Antonio Cosenza afirma que a tecnologia dos novos bondes é segura, mas ressalta que a segurança do sistema não depende só disso.
“É importante que o governo do estado se sensibilize e coloque recursos para que a central possa recuperar o que sobrou dos bondes antigos pelo seu valor histórico mas que coloque principalmente recursos na manutenção desses bondes atuais que sao excelentes mas que nós não podemos ficar com três parados por falta de recursos de manutenção como tem hoje”, diz ele.
Tarifas altas
A tarifa do bondinho atualmente custa R$ 20. Antes do acidente, o valor praticado era de R$ 0,60. Moradores cadastrados, estudantes e idosos não pagam, mas o meio de transporte também não é regular o suficiente para que se possa contar com ele.
O horário de funcionamento é de 8h às 15h dias de semana e de 10 às 3h aos sábados, domingos e feriados, com intervalos entre 20 e 30 minutos. Muito pouco para um bairro que sempre dependeu dos bondes para se locomover.
“O bairro é legal, bom de se morar, mas a condução não é tão favorável. Santa teresa é bonito,mas só para turismo, para você caminhar, para você parar no barzinho, almoçar. Santa teresa é bom para isso. Agora, para a gente que mora em Santa Teresa e trabalha no centro, para pegar condução é muito ruim”, diz o auxiliar administrativo Marlon dos Santos, que compartilha da mesma opinião de muitos outros moradores.
Paulo Saad, presidente da associação de moradores de Santa Teresa, lamenta a falta que o bonde faz para quem precisa se locomover pelo bairro.

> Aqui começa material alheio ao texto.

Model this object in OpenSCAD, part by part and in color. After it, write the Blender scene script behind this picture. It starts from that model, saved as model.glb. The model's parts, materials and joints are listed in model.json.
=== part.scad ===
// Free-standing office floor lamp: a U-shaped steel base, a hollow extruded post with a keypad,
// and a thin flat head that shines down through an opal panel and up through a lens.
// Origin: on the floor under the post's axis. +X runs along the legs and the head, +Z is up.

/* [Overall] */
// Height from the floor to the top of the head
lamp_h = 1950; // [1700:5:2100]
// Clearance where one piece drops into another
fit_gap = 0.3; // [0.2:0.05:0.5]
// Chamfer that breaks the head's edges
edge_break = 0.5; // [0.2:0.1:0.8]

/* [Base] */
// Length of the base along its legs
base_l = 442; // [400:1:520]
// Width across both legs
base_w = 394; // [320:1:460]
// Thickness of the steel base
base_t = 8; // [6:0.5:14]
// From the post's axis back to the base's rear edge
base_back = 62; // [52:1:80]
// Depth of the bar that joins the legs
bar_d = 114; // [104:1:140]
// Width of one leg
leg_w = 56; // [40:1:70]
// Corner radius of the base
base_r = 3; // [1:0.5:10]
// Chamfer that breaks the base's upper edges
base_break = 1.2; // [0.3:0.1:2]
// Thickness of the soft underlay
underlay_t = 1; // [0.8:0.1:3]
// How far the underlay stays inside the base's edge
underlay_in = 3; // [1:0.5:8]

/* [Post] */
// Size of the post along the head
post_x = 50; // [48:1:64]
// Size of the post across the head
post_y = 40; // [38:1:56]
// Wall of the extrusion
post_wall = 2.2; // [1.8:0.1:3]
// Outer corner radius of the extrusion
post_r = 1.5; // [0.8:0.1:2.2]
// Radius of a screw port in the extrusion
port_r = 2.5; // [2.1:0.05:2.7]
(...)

“Os bondes históricos, antigos, foram planejados para fazer o esforço de subida em curva, em lugares estreitos onde há também a contramao, há pessoas, há carros, é uma via compartilhada e como tal é preciso ter um um transporte que seja adequado à topografia, um transporte que tenha integração com o ambiente histórico e que não seja poluidor porque nós estamos numa área de proteção ambiental”, diz.